§ Instructions for the task: Output, please, exactly those lines of the listing that come before the line with "return (crosses &", along with that line itself.

Start of Recorded information

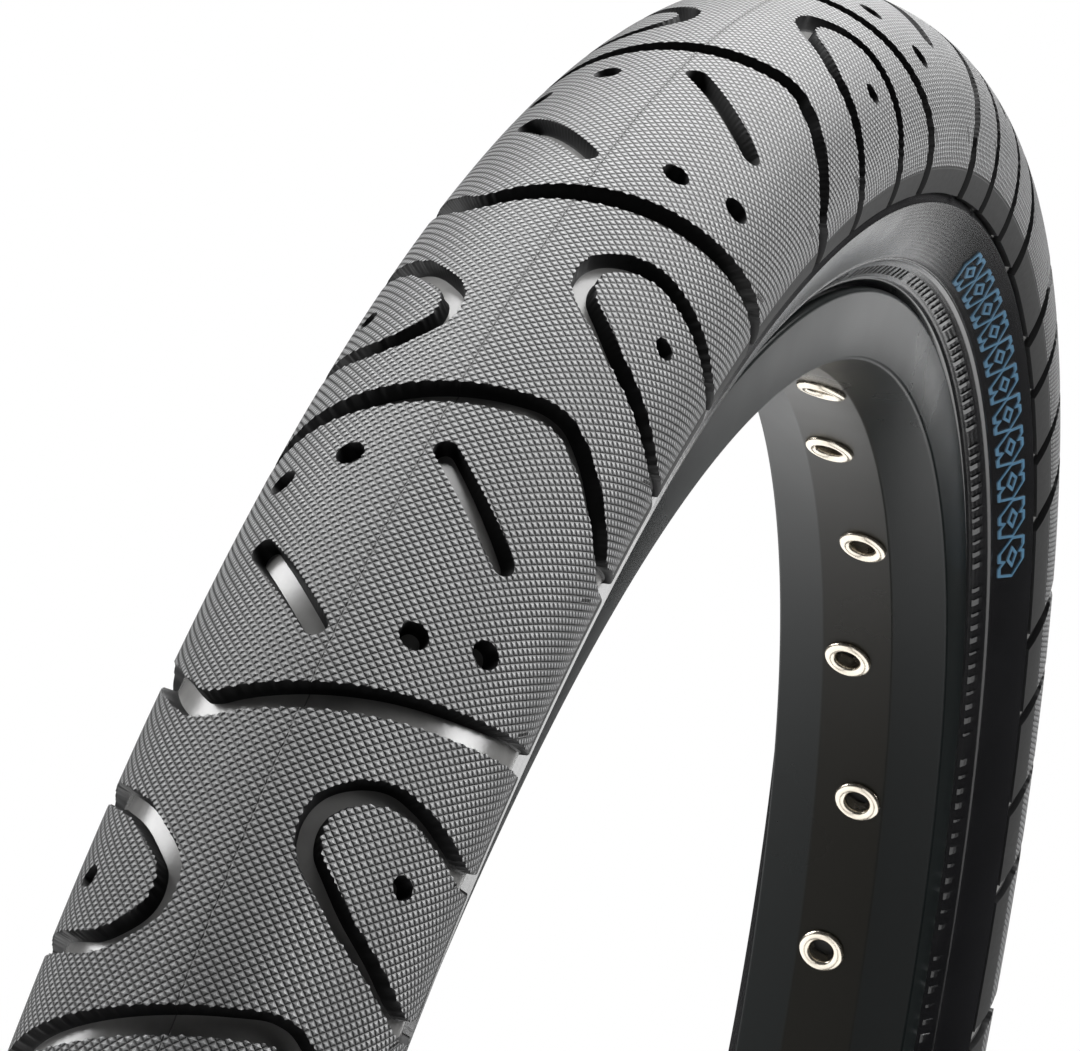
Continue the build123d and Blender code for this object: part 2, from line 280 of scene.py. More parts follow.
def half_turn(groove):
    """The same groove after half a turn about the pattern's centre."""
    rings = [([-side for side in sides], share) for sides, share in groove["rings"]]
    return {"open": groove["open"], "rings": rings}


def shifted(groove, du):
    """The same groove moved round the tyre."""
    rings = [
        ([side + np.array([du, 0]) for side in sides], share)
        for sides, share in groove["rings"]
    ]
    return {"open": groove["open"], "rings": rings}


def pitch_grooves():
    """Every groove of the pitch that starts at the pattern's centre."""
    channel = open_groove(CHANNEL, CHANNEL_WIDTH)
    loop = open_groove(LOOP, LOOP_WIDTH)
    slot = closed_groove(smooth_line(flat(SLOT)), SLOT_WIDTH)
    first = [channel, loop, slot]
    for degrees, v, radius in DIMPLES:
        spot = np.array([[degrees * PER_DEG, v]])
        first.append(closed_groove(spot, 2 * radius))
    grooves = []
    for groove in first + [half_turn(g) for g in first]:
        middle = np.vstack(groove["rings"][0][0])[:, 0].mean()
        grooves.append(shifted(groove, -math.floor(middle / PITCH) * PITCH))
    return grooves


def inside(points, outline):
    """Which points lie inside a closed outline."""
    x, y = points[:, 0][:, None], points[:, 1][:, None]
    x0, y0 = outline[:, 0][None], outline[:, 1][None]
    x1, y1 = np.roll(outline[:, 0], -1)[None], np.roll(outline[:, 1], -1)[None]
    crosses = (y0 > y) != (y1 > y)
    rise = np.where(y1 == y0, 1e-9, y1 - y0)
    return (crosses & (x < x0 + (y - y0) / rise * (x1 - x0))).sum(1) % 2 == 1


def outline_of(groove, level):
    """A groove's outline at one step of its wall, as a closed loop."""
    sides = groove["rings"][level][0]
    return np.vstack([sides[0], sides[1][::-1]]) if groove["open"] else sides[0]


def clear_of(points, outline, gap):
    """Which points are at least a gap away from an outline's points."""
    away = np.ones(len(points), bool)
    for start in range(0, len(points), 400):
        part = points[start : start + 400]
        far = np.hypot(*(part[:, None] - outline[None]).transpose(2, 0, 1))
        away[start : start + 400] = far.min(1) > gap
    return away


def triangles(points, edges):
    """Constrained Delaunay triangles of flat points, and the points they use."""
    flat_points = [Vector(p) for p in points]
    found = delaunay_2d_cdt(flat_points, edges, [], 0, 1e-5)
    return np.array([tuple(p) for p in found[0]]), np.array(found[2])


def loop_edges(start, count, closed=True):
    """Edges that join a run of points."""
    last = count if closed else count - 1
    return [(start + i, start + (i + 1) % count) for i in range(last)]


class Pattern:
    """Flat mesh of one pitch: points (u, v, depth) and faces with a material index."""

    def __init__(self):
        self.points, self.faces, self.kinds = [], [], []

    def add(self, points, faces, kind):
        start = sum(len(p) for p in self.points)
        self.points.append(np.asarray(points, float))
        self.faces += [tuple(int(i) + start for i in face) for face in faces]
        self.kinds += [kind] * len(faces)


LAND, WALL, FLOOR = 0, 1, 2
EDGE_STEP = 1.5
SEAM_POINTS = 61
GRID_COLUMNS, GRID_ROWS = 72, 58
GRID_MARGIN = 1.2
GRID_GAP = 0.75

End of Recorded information

§ Completed task:
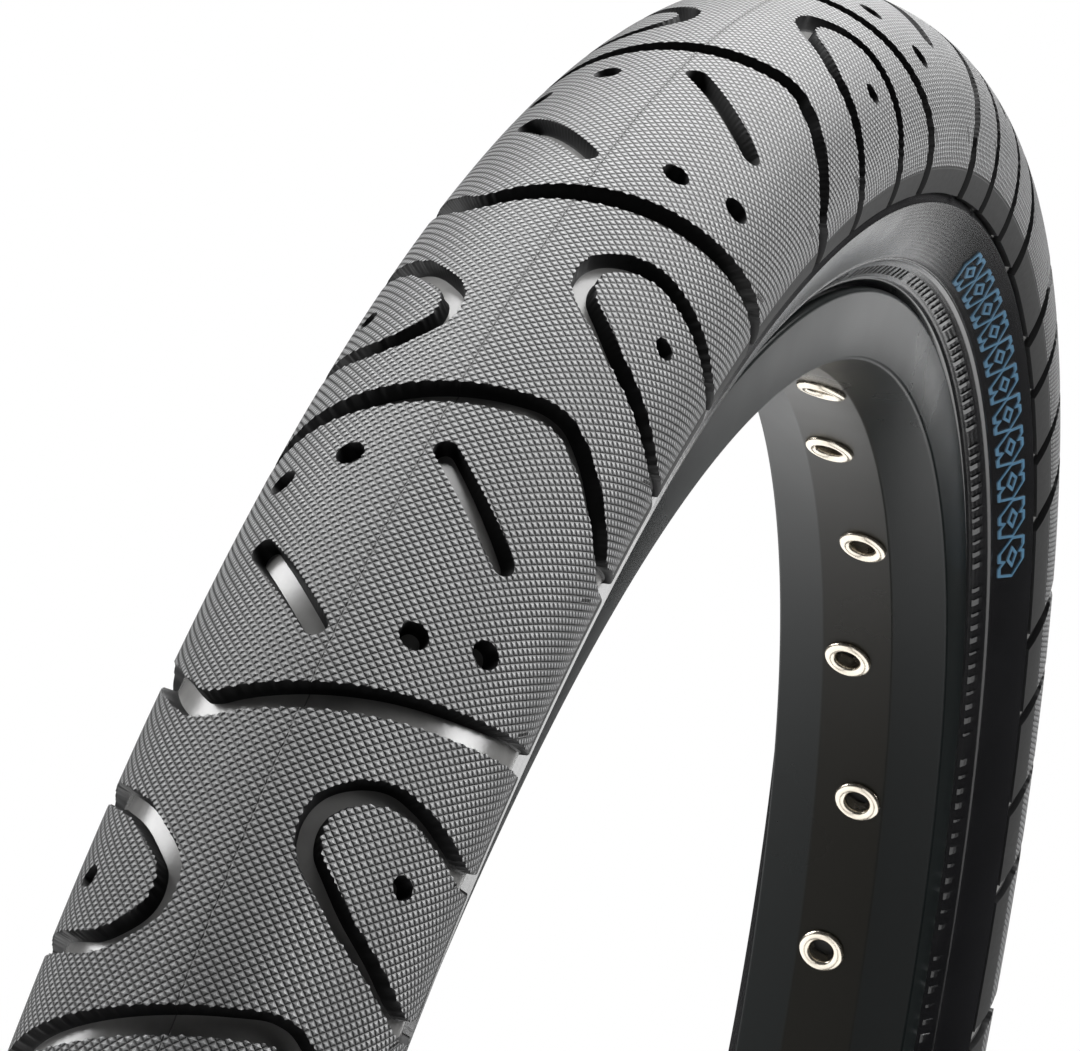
Continue the build123d and Blender code for this object: part 2, from line 280 of scene.py. More parts follow.
def half_turn(groove):
    """The same groove after half a turn about the pattern's centre."""
    rings = [([-side for side in sides], share) for sides, share in groove["rings"]]
    return {"open": groove["open"], "rings": rings}


def shifted(groove, du):
    """The same groove moved round the tyre."""
    rings = [
        ([side + np.array([du, 0]) for side in sides], share)
        for sides, share in groove["rings"]
    ]
    return {"open": groove["open"], "rings": rings}


def pitch_grooves():
    """Every groove of the pitch that starts at the pattern's centre."""
    channel = open_groove(CHANNEL, CHANNEL_WIDTH)
    loop = open_groove(LOOP, LOOP_WIDTH)
    slot = closed_groove(smooth_line(flat(SLOT)), SLOT_WIDTH)
    first = [channel, loop, slot]
    for degrees, v, radius in DIMPLES:
        spot = np.array([[degrees * PER_DEG, v]])
        first.append(closed_groove(spot, 2 * radius))
    grooves = []
    for groove in first + [half_turn(g) for g in first]:
        middle = np.vstack(groove["rings"][0][0])[:, 0].mean()
        grooves.append(shifted(groove, -math.floor(middle / PITCH) * PITCH))
    return grooves


def inside(points, outline):
    """Which points lie inside a closed outline."""
    x, y = points[:, 0][:, None], points[:, 1][:, None]
    x0, y0 = outline[:, 0][None], outline[:, 1][None]
    x1, y1 = np.roll(outline[:, 0], -1)[None], np.roll(outline[:, 1], -1)[None]
    crosses = (y0 > y) != (y1 > y)
    rise = np.where(y1 == y0, 1e-9, y1 - y0)
    return (crosses & (x < x0 + (y - y0) / rise * (x1 - x0))).sum(1) % 2 == 1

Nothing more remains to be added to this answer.